In meiner Branche gehört es zum guten Ton, sich als Überzeugungstäter zu gerieren, so von wegen „habe schon in der Schülerzeitung geschrieben“. Damit kann ich nicht dienen. Ich bin durch Zufall zum Schreiben gekommen. Das war nach der Uni: Ich war auf der Suche nach einem Job und in der Uni hing der Zettel von einem Journalisten, der einen Büroassistenten einstellen wollte.
Ich bin also hin, wir haben eine Stunde lang gebabbelt, und danach sagte er „Okay, du bist dabei, aber du schreibst.“. So war das, ehrlich. Keine Schriftsteller-Biografie. Und das ist auch okay so. Wenn Doc Brown mit dem DeLorean morgen vor der Tür steht, würde ich auch nicht zurückreisen und Germanistik studieren oder so. Vielleicht doch eher Informatik.
Was ist für Dich das aufregendste bei der Entstehung eines Buches?
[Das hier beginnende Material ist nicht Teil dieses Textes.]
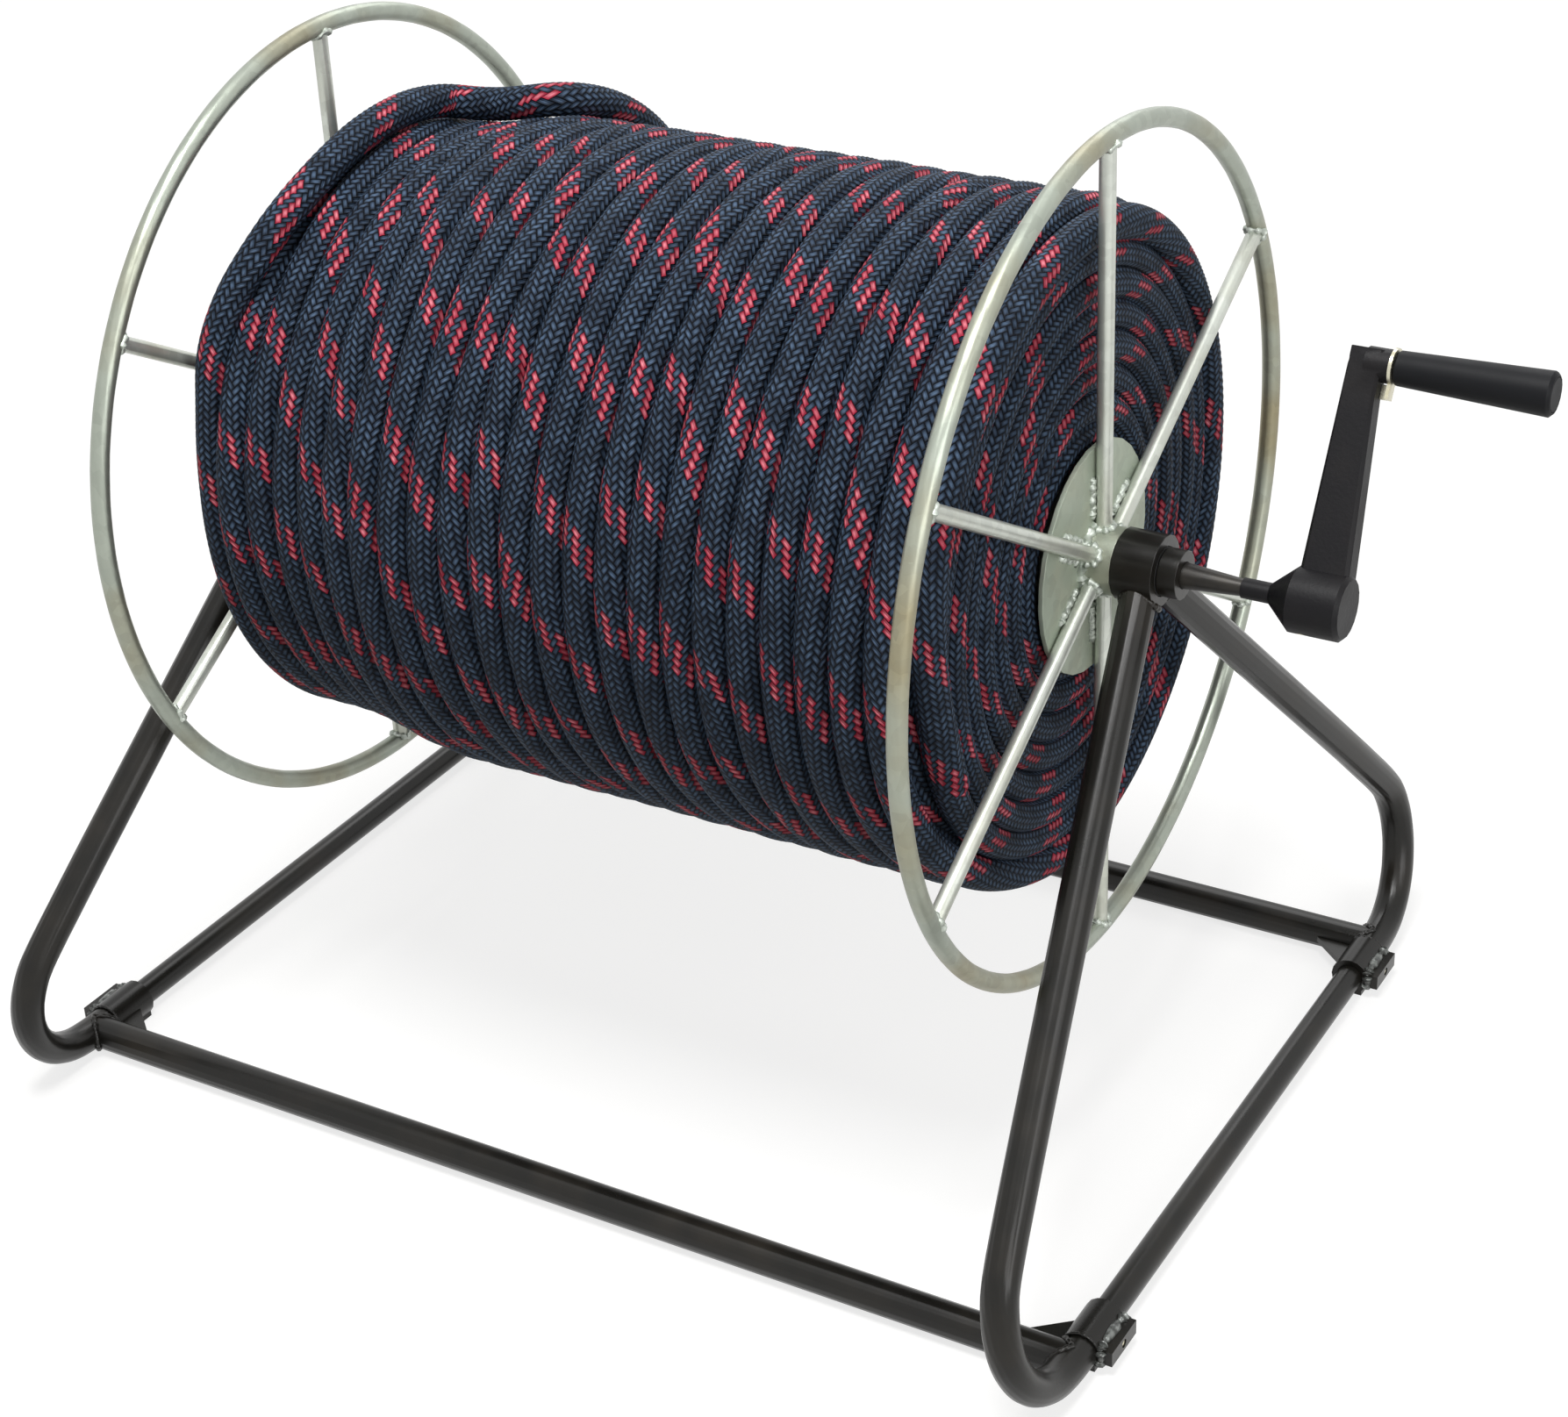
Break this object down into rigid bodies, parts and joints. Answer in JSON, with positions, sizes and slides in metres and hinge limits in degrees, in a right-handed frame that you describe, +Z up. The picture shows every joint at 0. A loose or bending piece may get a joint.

Schreiben ist für mich Arbeit. Wenn ich mich nicht ab und zu dazu zwingen würde, würde ich nur abhängen. Also mache ich das ganz preußisch: Wenn ein Buch ansteht, gehe ich jeden Tag erst ins Bett, nachdem mindestens zwei Seiten fertig geschrieben sind. Das tut am Anfang immer weh. Aber irgendwann kommt dieser Flow, nach – was weiß ich – 100 Seiten, wenn die Geschichte ihr Eigenleben entwickelt und du sie wirklich nur noch aufschreibst. Das kickt.
Und cool ist natürlich auch, irgendwann den Karton mit den ersten Exemplare aufmachen – wie bei „Zurück in die Zukunft“, wo der erwachsene Marty McFly die Kiste mit seinem neuen Roman öffnet. Dieser Unboxing-Moment ist schön – aber auch verdammt schnell vorbei.
War es schwierige für Deine Werke einen Verlag zu finden?
Bei den Sachbüchern nie. Aber mit „Extraleben“ war es extrem schwierig. Es geht ja um Games, und das war und ist für viele Mainstream-Verlage ein „no-no“. Damals habe ich reihenweise Absagen kassiert. Die letzte kam interessanterweise ein Jahr nachdem der CSW-Verlag das Teil rausgebracht hatte 😉 Das mit dem CSW war übrigens sehr lustig: Ich hatte Enno Coners auf gut Glück mal die ersten zehn Seiten als PDF gemailt. Und ungelogen zehn Minuten später mailte er mir zurück, dass er das Buch machen würde – ohne auch nur zu wissen, wie die Story weitergeht. So viel verlegerischer Mut ist leider selten.
Hast Du Vorbilder, und wenn „ja“ welche und in wieweit haben Sie Dich beeinflusst?
Im Hauptjob bin ich Journalist, deshalb kommen auch die Vorbilder aus dieser Ecke. Ich mag Kurt Tucholsky und den amerikanischen Kolumnisten Dave Barry. Romane lese ich gar nicht so gerne, und wenn, dann häufig nur, um mir von den Besten was abzugucken. Zum Beispiel Tom Clancy oder Simon Beckett. Aber ich muss gestehen, dass ich ein Fernsehkind war und bin. Am meisten beeinflusst hat mich das Blockbuster-Kino der Achtziger. Meine Vorbilder sind eher die großen Geschichtenerzähler aus Hollywood wie Spielberg, Scott oder Kubrick.
Welche/n Autor/in sollte man derzeit im Auge behalten und warum?
Wirklich begeistert hat mich zuletzt „Karlmann“ von Michael Kleeberg. Wie der am Anfang auf 40 Seiten nur dieses Wimbledon-Match von Boris Becker beschreibt – ganz groß.
Vielen Dank für das Interview. Die letzten Worte gehören Dir.
Letzte Worte? Das klingt mir zu schwer. Ich bin generell allergisch gegen jede Art von Message oder Programmatik, deshalb zucke ich immer ein bisschen zusammen, wenn es heißt „der Schriftsteller“. Ich sehe mich eher als Entertainer. Wenn sich die Leser melden und sagen „wieder geiles Buch für den Urlaub gewesen“ oder so – da macht mich happy. Das ist vielleicht ein bisschen platt. Aber was kann man schon von einem Gamer erwarten?